Peter Ustinov’s Nero is a truly disturbing character. Like Hitler he justified the senseless killing of thousands in pursuit of his own warped sense of greatness. His decision to burn Rome, so he could rebuild it as he wished, was horrific enough. He then blamed it on Christians and made a spectacle of feeding them to lions and burning them on crosses before a Coliseum full of spectators.
As Nero becomes more and more crazed, Marcus begins to see the purity of Lygia’s Christian faith and values. Also, the words of Paul and Peter ring out with moral and spiritual clarity. He decides to take a stand, but Nero sentences him and Lygia to death in the Coliseum. Only a miracle can save them.
QUO VADIS ends with Marcus in conversation:
Marcus: “Babylon, Egypt, Greece, Rome. . . what follows?”
Another Roman: “A more permanent world, with a more permanent faith, I hope.”
Marcus: “One is not possible without the other.”
As the characters leave the scene, a voice-over says, “I am the way, the truth and the life.”
QUO VADIS is one of the great cinema epics.
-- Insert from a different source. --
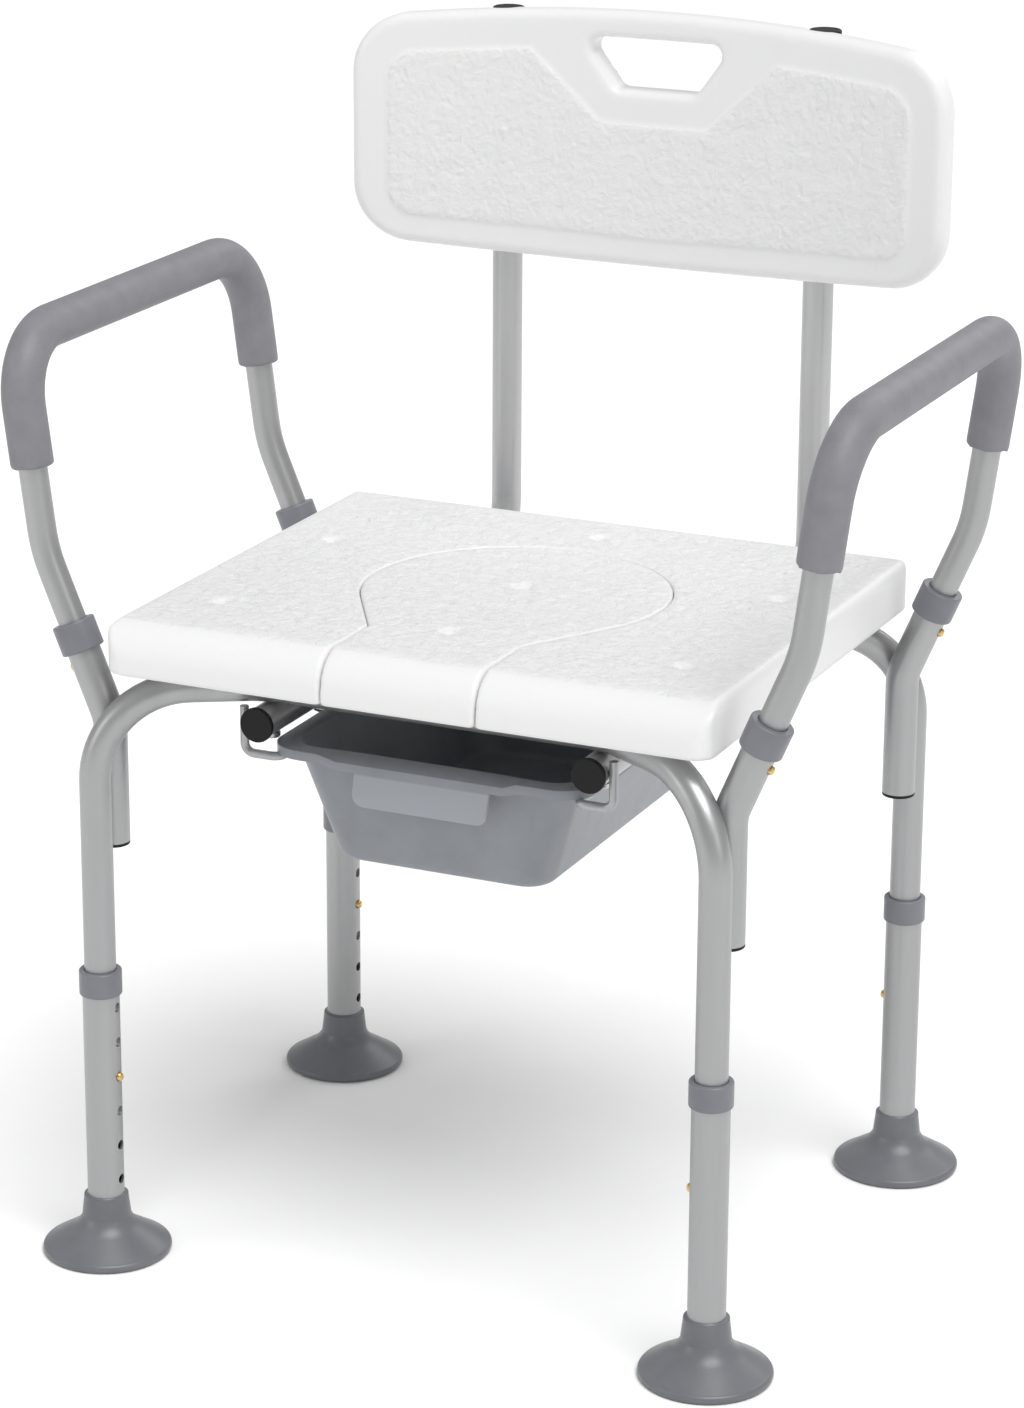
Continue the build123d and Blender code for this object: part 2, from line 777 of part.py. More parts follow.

It paved the way for later biblical movies like THE ROBE, THE TEN COMMANDMENTS, and BEN-HUR, which built on its success.
The movie was released just six years after Hitler died in his Berlin bunker. The message of the movie is that Christianity is the ultimate cure for tyranny. Christianity is the foundation on which freedom rests. Freedom of the press, freedom of speech, and freedom of worship can’t be sustained in cultures that don’t respect the right of individuals to accept or deny faith in God.
QUO VADIS was made at a time when the United States was the world’s beacon of civilization. Europe lay in ruins and only Americans had the intimidating atomic bomb, but, rather than behave like conquerors, Americans were busy helping rebuild even the enemies they had vanquished. QUO VADIS explains why. It’s a must-see movie.